You’ll never buy a $15,000 car knowing that in a few months the same car will be $14,000 - just like in today’s computer world - why buy a $1,000 computer when you know tomorrow it will probably be $800?
Bringing up another deflationary pressure: technology. Today’s technology will be cheaper tomorrow.
When cash is king, you won’t want to spend it........
I believe what you are saying is true, but I have to ask. Given today’s demographics of the “I want it now” mentality and the very long stretch of normalcy bias, I think people by and large will be spending their cash as they think they see deals all around them. What then?
And what do you do in the meantime when you need a computer?
Globalism since the 1990’s has resulted in a tremendous overcapacity situation in most industries. As a result many manufacturers are pricing to cover variable costs in an effort to gain market share. Many of these manufacturers, particularly in the third world, are directly or indirectly subsidized by governments to keep workers employed and prevent social unrest. Government subsidies distort the market by depressing prices while and distorting efficient investment of capital.
Prolonged deflation will lead to:
1) Higher tariffs and trade wars. Tariffs are a weapon to counter subsidies by other countries.
2) High unemployment and social unrest putting pressure on government.
3) Armed conflict between nations. Wars effectively employ displaced workers in the armed forces and in factories producing war material. Surplus populations are reduced during war. Patriotic fervor replaces social unrest and anti-government activities which threaten the government. Populations are also willing to endure hardship during war they will not accept during peacetime.
Expect more armed conflict and violence as governments take action to deal with high levels of unemployment due to deflation.
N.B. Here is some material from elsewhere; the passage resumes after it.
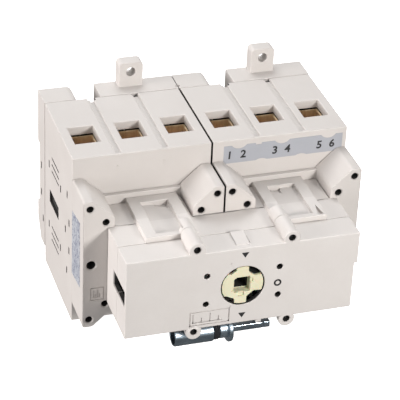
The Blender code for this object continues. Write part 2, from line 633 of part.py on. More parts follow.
def make_carrier(side, centre, hand):
    low, high = CARRIER_LOW, RACK_ROOT
    half_blade = BLADE.x / 2 + 2 * GAP
    first = centre + POLE_X[0] + hand * BLADE_REST - half_blade
    last = centre + POLE_X[-1] + hand * BLADE_REST + half_blade
    teeth = rack_teeth(math.pi * PINION_MODULE, RACK_HALF, -PINION_RADIUS, PINION_ADDENDUM,
                       PINION_MODULE, PINION_PRESSURE_ANGLE, PINION_BACKLASH, centre)
    outline = [(first, low), (first, high)] + teeth + [(last, high), (last, low)]
    carrier = prism(side + "_contact_carrier", [outline], PINION_FRONT + 3 * GAP, CARRIER_BACK,
                    PARTS, WHITE_NYLON)
    slots = [(centre + x + hand * BLADE_REST, BLADE_Y) for x in POLE_X]
    cut(carrier, boxes(side + "_blade_slots", [
        ((x - BLADE.x / 2 - GAP, y - BLADE.y / 2 - GAP, low - PAST),
         (x + BLADE.x / 2 + GAP, y + BLADE.y / 2 + GAP, -PINION_RADIUS + PAST))
        for x, y in slots]))
    set_origin(carrier, (centre, 0, 0))
    for tool in [m.object for m in carrier.modifiers if m.type == "BOOLEAN"]:
        tool.data.transform(Matrix.Translation((-centre, 0, 0)))
        tool.parent = carrier
    for index, (x, y) in enumerate(slots, start=1):
        blade = boxes(f"{side}_moving_contact_{index}", [
            ((x - BLADE.x / 2, y - BLADE.y / 2, SWITCH_MID - BLADE.z / 2),
             (x + BLADE.x / 2, y + BLADE.y / 2, SWITCH_MID + BLADE.z / 2))], PARTS, COPPER)
        blade.data.transform(Matrix.Translation((-centre, 0, 0)))
        blade.parent = carrier
    return carrier


def make_gear_shaft(side, centre):
    half_tooth = math.pi / TEETH
    wheel = gear_outline(TEETH, GEAR_RADIUS, PRESSURE_ANGLE, GEAR_ADDENDUM, GEAR_MODULE,
                         GEAR_BACKLASH, half_tooth)
    shaft = prism(side + "_gear_shaft", [wheel], GEAR_NEAR, GEAR_FAR, PARTS, WHITE_NYLON)
    rod = rods(side + "_shaft_rod", [(0, 0)], SHAFT_RADIUS, GEAR_FAR - GEAR_THICKNESS / 2,
               PINION_FRONT + GAP, 16)
    pinion = gear_outline(PINION_TEETH, PINION_RADIUS, PINION_PRESSURE_ANGLE,
                          PINION_ADDENDUM, PINION_MODULE, PINION_BACKLASH, math.pi / 2)
    teeth = prism(side + "_pinion", [pinion], PINION_FRONT, PINION_BACK)
    for tool in (rod, teeth):
        tool.parent = shaft
        join(shaft, tool)
    shaft.location = (centre, 0, 0)
    return shaft


def make_switch(side):
    centre = SIDES[side] * SWITCH_WIDTH / 2
    hand = -SIDES[side]
    make_base(side, centre)
    make_housing(side, centre)
    make_cover(side, centre)
    for index, (x, z) in enumerate(screw_places(centre, COVER_SCREWS[:1]), start=1):
        turned_screw(f"{side}_cover_screw_{index}", x, z,
                     COVER_FRONT + SCREW_DROP, HOUSING_FRONT + SCREW_BITE)
    for index, pole in enumerate(POLE_X, start=1):
        for word, up in (("top", 1), ("bottom", -1)):
            make_clamp(f"{side}_{word}_clamp_{index}", centre + pole, up)
            make_fixed_contact(f"{side}_{word}_contact_{index}", centre + pole, up, hand)
    make_gear_shaft(side, centre)
    make_carrier(side, centre, hand)


# ---- gearbox -------------------------------------------------------------------------------
def boss_places():
    return [(x, z) for x in (-BOSS_X, BOSS_X) for z in (BOSS_Z, -BOSS_Z)]


def side_slots(name, low, high):
    reach = GEARBOX_SIDE_WALL + PAST
    half = SIDE_SLOT.y / 2
    return boxes(name, [
        ((-GEARBOX_HALF_WIDTH - PAST, low, -half), (-GEARBOX_HALF_WIDTH + reach, high, half)),
        ((GEARBOX_HALF_WIDTH - reach, low, -half), (GEARBOX_HALF_WIDTH + PAST, high, half))])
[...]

Deflation is a myth. It cannot occur in any system with an expanding money supply.
You're thinking of the first case.
If you think deflation is a myth, just take a look at Japan right now. I think they're entering something like Year 25 of their "Lost Decade," and it is absolutely a deflationary cycle.
Yes and that is why they have been in a recession for almost 20 years. No new spending for newly created families.
And to think in the 1980’s the pundit class said Japan would be a world power for the foreseeable future and that our children should learn Japanese. The foreseeable future lasted what 10 to 15 years.
Also those on fixed incomes would seem to benefit since their money would be worth more in buying value. This would include those on welfare. -tom
When you pay $6 for a cup of coffee or $15o for a pair of basic jeans in some Euro capital isn’t that largely due to taxes? How much of that $6 is even due to the price of the product?